A small modification of the tool later, and its execution looks like this:

Cleanup.exe –c {connection-string} –a {path-to-analysis-file} –d {path-to-deletion-results-file} –limitDeletionCount {number-to-delete} –recencyLimitDays {dont-delete-if-touched-this-recently}

We currently use 7 days as our recency limit, but once we’re more comfortable with the process, we’ll probably tune it down to 1 or 2 days (just to get rid of the data as soon as we can).

Conclusion

To be honest, we’ve known about the duplicate data flaw for a while now, but as I mentioned earlier, it didn’t really affect customers all that much. We’d put some systems in place to allow customers to only select recently synced databases already, so from their point of view, there might be a period where they could see multiple, but that would usually go away relatively quickly.

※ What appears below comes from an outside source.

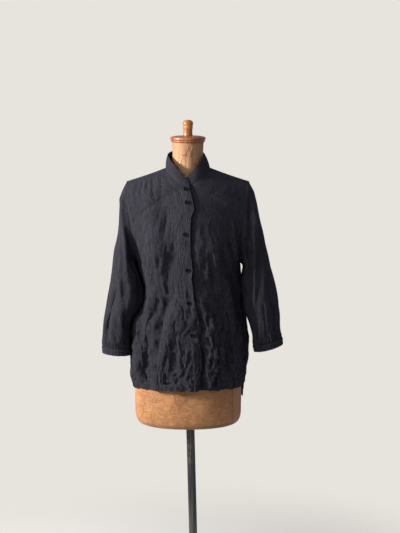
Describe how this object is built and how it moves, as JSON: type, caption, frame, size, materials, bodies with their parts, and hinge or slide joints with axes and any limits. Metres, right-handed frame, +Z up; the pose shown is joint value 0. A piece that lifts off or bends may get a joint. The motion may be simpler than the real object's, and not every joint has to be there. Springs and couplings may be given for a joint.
{
  "type": "mandarin collar shirt on a dress form with a pole stand",
  "caption": "Button-front shirt with a mandarin collar, stitched placket and three-quarter sleeves, worn by a limbless dress form on a pole with a round base.",
  "frame": {"origin": "on the floor, at the middle of the round base's underside", "axes": "+Z up, -Y is the way the shirt's front faces, +X is the wearer's left"},
  "size_m": [0.5584, 0.33, 1.5884],
  "materials": {
    "cloth": "washed charcoal plain weave with a faint violet cast, soft creases, no sheen",
    "button": "black, lightly polished",
    "form_skin": "varnished pasted paper over a moulded shell, mottled tan, worn and finely cracked",
    "cap_wood": "turned, stained reddish, satin varnish",
    "knob_wood": "turned, lighter stain, satin varnish",
    "pole_steel": "worn grey, drawn lengthways",
    "base_iron": "dark, slightly rough"
  },
  "bodies": {
    "root": {"stand_base": "base_iron", "stand_pole": "pole_steel", "form_body": "form_skin", "neck_cap": "cap_wood", "cap_knob": "knob_wood", "front_right": "cloth", "front_left": "cloth", "back": "cloth", "placket": "cloth", "collar": "cloth", "sleeve_right": "cloth", "sleeve_left": "cloth", "cuff_right": "cloth", "cuff_left": "cloth", "button_1": "button", "button_2": "button", "button_3": "button", "button_4": "button", "button_5": "button", "button_6": "button"}
  },
  "joints": []
}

It wasn’t until we noticed the duplicates seeping into our metrics (which we use the make business decisions!) that we realised we really needed to do something about them, thus the automated cleanup.

A nice side effect of this, is that when we did the duplicate analysis, we realised that something like 30% of the entire database worthless duplicate data, so there might actually be significant performance gains once we get rid of it all, which is always nice.

To be honest, we probably should have just fixed the flaw as soon as we noticed it, but its in a component that is not well tested or understood, so there was a significant amount of risk in doing so.

Of course, as is always the case when you make that sort of decision, now we’re paying a different price altogether.

And who can really say which one is more expensive in the end?